Parmi eux figurent les deux coprésidents du HDP, Selahattin Demirtas et Figen Yüksekdag, qui viennent d’être écroués. Tous deux ont été emmenés, en hélicoptère, dans des lieux de détention situés le plus loin possible des régions kurdes – M. Demirtas à Edirne, non loin de la frontière bulgare ; Mme Yüksekdag à Kocaeli, une ville proche d’Istanbul – en attendant leur procès. En tout, quatorze parlementaires prokurdes sont poursuivis pour leur soutien au Parti des travailleurs du Kurdistan (PKK), en guerre contre l’Etat turc depuis plus de trente ans.
« Des étudiants qui sèchent les cours »
Le premier ministre, Binali Yildirim, a critiqué cette décision, qu’il assimile à « une trahison de l’électorat ». Il a ensuite comparé les députés du HDP à des « étudiants qui sèchent les cours », insinuant qu’ils n’étaient de toute façon « que rarement présents » dans l’Hémicycle. Leur absence ne sera pas une grosse perte, a suggéré le ministre de l’environnement, Mehmet Özhaseki, convaincu que le HDP ne faisait que « bloquer les travaux du Parlement par ses interférences et ses bagarres ».
En visite dimanche à Bayburt (nord-est), un fief islamo-conservateur, Binali Yildirim était un peu en campagne électorale, galvanisant la foule des militants du Parti de la justice et du développement (AKP) en faveur du système présidentiel que le président Erdogan cherche à imposer.
« Mes chers frères, désormais, nous avons une nouvelle Turquie. Aucun retour en arrière n’est possible. (…) Ceux qui commettront la moindre erreur contre la nation devront payer, tous, sans exception. Pas seulement les poseurs de bombes mais également ceux qui soutiennent la terreur. Le temps du changement constitutionnel est déjà révolu. Vous êtes notre assurance pour ce changement mais sachez que certains veulent semer la zizanie entre nous. »
« Pas d’autre solution »
La chasse au HDP a commencé en mai, lorsque le Parlement a voté en faveur de la levée de l’immunité parlementaire de 148 députés, dont 53 prokurdes. Visé par près d’une centaine de demandes de levée de son immunité, M. Demirtas et d’autres députés ont décidé de faire la sourde oreille aux convocations du parquet. « Une fois emprisonné, je serai encore plus influent », avait coutume de dire le dirigeant kurde.

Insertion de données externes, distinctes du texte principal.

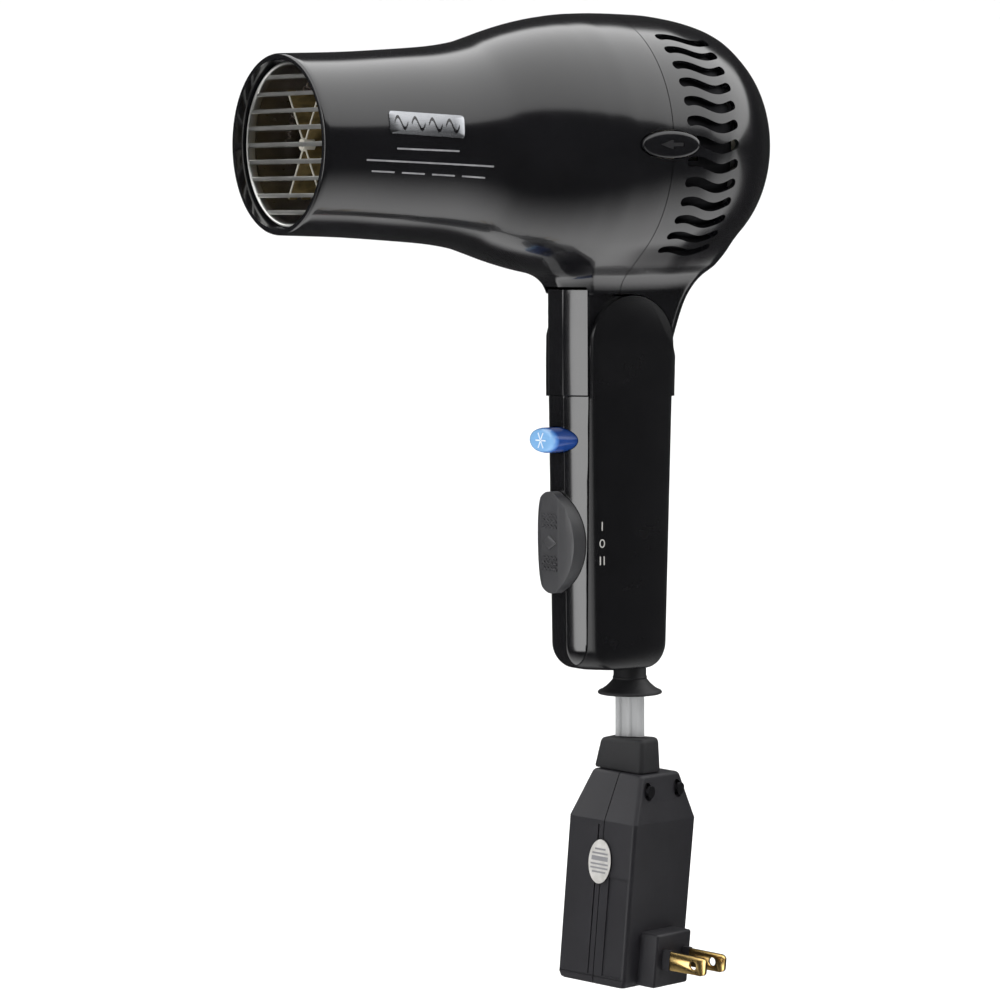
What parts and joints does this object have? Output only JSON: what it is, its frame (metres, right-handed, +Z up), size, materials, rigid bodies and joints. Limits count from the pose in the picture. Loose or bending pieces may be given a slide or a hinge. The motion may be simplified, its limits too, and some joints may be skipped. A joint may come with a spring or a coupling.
{
  "type": "travel hair dryer",
  "caption": "Compact gloss-black hair dryer: round barrel, wave-shaped air slots, handle that folds forward, blue cool-shot button, speed slider and a cord that winds into the body.",
  "frame": {"origin": "middle of the grip, inside the handle", "axes": "+X towards the rear of the barrel (air leaves towards -X), +Y to the side away from the rewind button, +Z up along the unfolded handle"},
  "size_m": [0.1915, 0.0934, 0.3419],
  "materials": {
    "gloss_black": "polished moulded plastic",
    "matte_black": "fine matte moulded plastic",
    "plug_black": "satin moulded plastic",
    "rubber": "satin rubber",
    "cord": "pale grey flexible jacket",
    "pale_metal": "pale satin",
    "steel": "brushed",
    "dark_metal": "dark",
    "silver": "satin foil",
    "brass": "polished",
    "mica": "mica sheet with a warm sheen",
    "heating_wire": "oxidised resistance wire",
    "ivory_plastic": "heat-resistant moulding",
    "grey_plastic": "glass-filled moulding",
    "blue_plastic": "glossy blue",
    "red_plastic": "glossy red",
    "circuit_green": "lacquered board",
    "paper": "coated paper"
  },
  "bodies": {
    "handle": {"handle_rear_shell": "matte_black", "handle_front_cover": "gloss_black", "handle_top_strip": "gloss_black", "hinge_pin_left": "steel", "hinge_pin_right": "steel", "cord_grommet": "rubber", "speed_switch": "ivory_plastic", "cool_switch": "ivory_plastic", "handle_screw_upper": "steel", "handle_screw_lower": "steel", "switch_wiring": "rubber"},
    "barrel": {"front_housing": "gloss_black", "rear_housing": "gloss_black", "outlet_grille": "pale_metal", "heat_shield": "steel", "mica_frame": "mica", "heater_coil": "heating_wire", "thermostat": "steel", "thermal_fuse": "steel", "ion_generator": "ivory_plastic", "motor": "steel", "motor_mount": "ivory_plastic", "lint_screen": "dark_metal", "badge": "silver", "reel_axle": "steel", "rewind_spring": "steel", "hinge_lug_left": "steel", "hinge_lug_right": "steel", "brake_pivot": "steel"},
    "fan": {"fan_impeller": "grey_plastic", "motor_shaft": "steel"},
    "reel": {"cord_reel": "ivory_plastic", "cord_winding": "cord"},
    "rewind_button": {"rewind_button": "gloss_black"},
    "brake_lever": {"brake_lever": "ivory_plastic"},
    "cool_button": {"cool_button": "blue_plastic"},
    "speed_slider": {"speed_slider": "gloss_black"},
    "plug": {"plug_front_shell": "plug_black", "plug_rear_shell": "plug_black", "plug_neck": "rubber", "plug_blade_near": "brass", "plug_blade_far": "brass", "plug_screw_near": "dark_metal", "plug_screw_far": "dark_metal", "plug_circuit_board": "circuit_green", "plug_label": "paper", "supply_cord": "cord"},
    "test_button": {"test_button": "ivory_plastic"},
    "reset_button": {"reset_button": "red_plastic"}
  },
  "joints": [
    {"name": "handle_fold", "type": "hinge", "parent": "handle", "child": "barrel", "pos_m": [0, 0, 0.065], "axis": [0, -1, 0], "range_deg": [0, 70]},
    {"name": "fan_spin", "type": "hinge", "parent": "barrel", "child": "fan", "pos_m": [0, 0, 0.134], "axis": [1, 0, 0], "continuous": true},
    {"name": "reel_spin", "type": "hinge", "parent": "barrel", "child": "reel", "pos_m": [0.033, 0, 0.134], "axis": [1, 0, 0], "continuous": true},
    {"name": "rewind_press", "type": "slide", "parent": "barrel", "child": "rewind_button", "axis": [0, 1, 0], "range_m": [0, 0.0015], "stiffness_N_per_m": 800, "springref_m": -0.003},
    {"name": "brake_release", "type": "hinge", "parent": "barrel", "child": "brake_lever", "pos_m": [0.014, -0.0388, 0.134], "axis": [0, 0, 1], "range_deg": [-5, 0.5]},
    {"name": "cool_press", "type": "slide", "parent": "handle", "child": "cool_button", "axis": [1, 0, 0], "range_m": [0, 0.003], "stiffness_N_per_m": 600, "springref_m": -0.003},
    {"name": "speed_select", "type": "slide", "parent": "handle", "child": "speed_slider", "axis": [0, 0, 1], "range_m": [-0.0063, 0.0063]},
    {"name": "cord_pull", "type": "slide", "parent": "handle", "child": "plug", "axis": [0, 0, -1], "range_m": [0, 1.2]},
    {"name": "test_press", "type": "slide", "parent": "plug", "child": "test_button", "axis": [0.3562, -0.9321, -0.0657], "range_m": [0, 0.0015], "stiffness_N_per_m": 600, "springref_m": -0.002},
    {"name": "reset_press", "type": "slide", "parent": "plug", "child": "reset_button", "axis": [0.3562, -0.9321, -0.0657], "range_m": [0, 0.0015], "stiffness_N_per_m": 600, "springref_m": -0.002}
  ],
  "couplings": [
    {"joint": "reel_spin", "follows": "cord_pull", "rad_per_m": -44.8},
    {"joint": "brake_release", "follows": "rewind_press", "rad_per_m": -55.56}
  ]
}
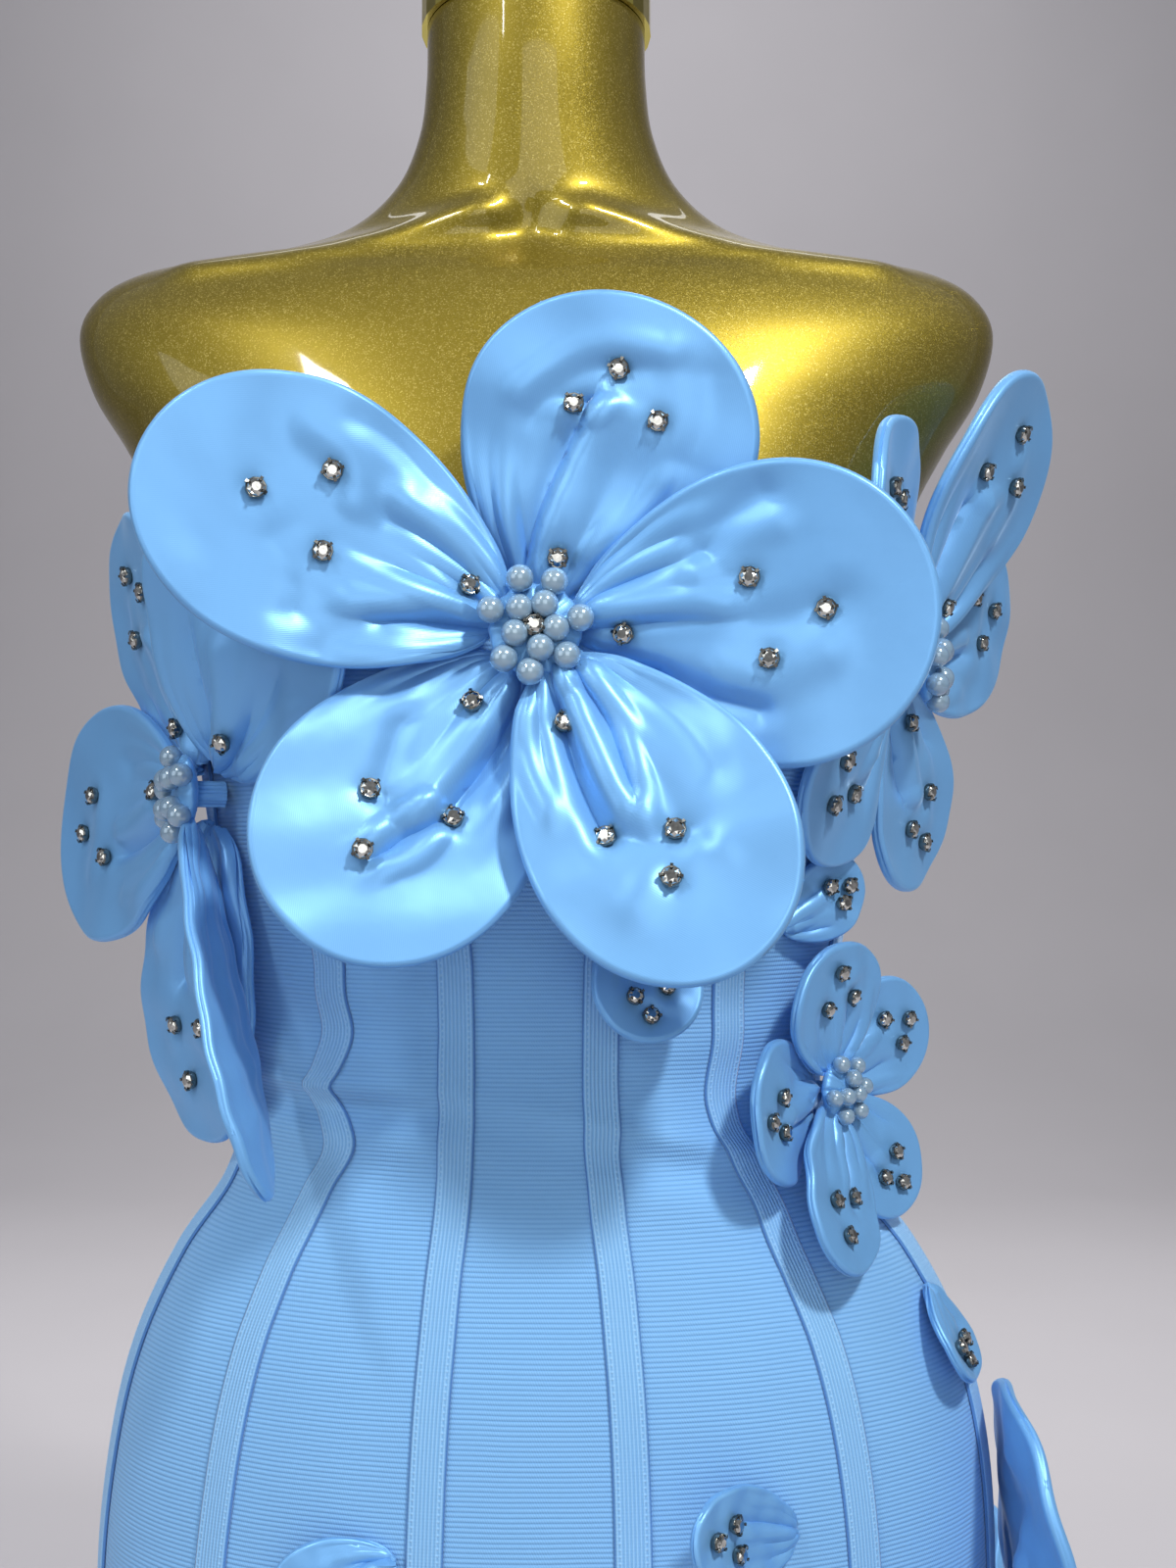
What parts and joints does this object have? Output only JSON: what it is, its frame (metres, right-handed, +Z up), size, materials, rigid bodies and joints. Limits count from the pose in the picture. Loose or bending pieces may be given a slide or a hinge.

Les islamo-conservateurs de l’AKP se servent aujourd’hui de ce refus pour justifier les interpellations. « Le parquet les avait convoqués, ils n’y sont pas allés, nous n’avions pas d’autre solution que la force », a expliqué le ministre de la justice, Bekir Bozdag. L’argument selon lequel les députés prokurdes sont irrespectueux des lois recueille l’assentiment d’un large public.
En décidant de boycotter les sessions parlementaires et les travaux en commissions, le HDP risque de chambouler l’équilibre des forces en faveur de l’AKP et de rendre inéluctable la présidentialisation du régime. Ses députés n’iront pas jusqu’à la démission, a tenu toutefois à préciser leur porte-parole, Ayhan Bilgen. Démissionner serait faire les affaires du président Erdogan, car des législatives anticipées seraient alors convoquées.
Selon les politologues, il en résulterait une large victoire de l’AKP, dont la popularité est à son zénith depuis le coup d’Etat manqué du 15 juillet. En revanche, le HDP, qui est critiqué, y compris dans ses propres rangs, pour avoir soutenu la « guérilla urbaine » déclenchée par le PKK dans des localités kurdes à l’hiver 2015-2016, risquerait de ne pas franchir le seuil des 10 %.
Impossible d’échapper au projet de régime présidentiel. « Mon peuple le demande », assure à l’envi Recep Tayyip Erdogan. Mais avec 317 députés au Parlement, l’AKP est loin de pouvoir faire voter la réforme constitutionnelle, d’où sa frustration. Il faut la majorité des deux tiers, soit les voix de 367 députés (sur 550), tandis que 330 voix sont requises pour convoquer un référendum. En organiser un est risqué, le projet présidentiel ne recueillant pas les faveurs du camp adverse (laïcs, militants de gauches, alevis, prokurdes). En revanche, un nouveau scrutin législatif serait le meilleur moyen de l’emporter.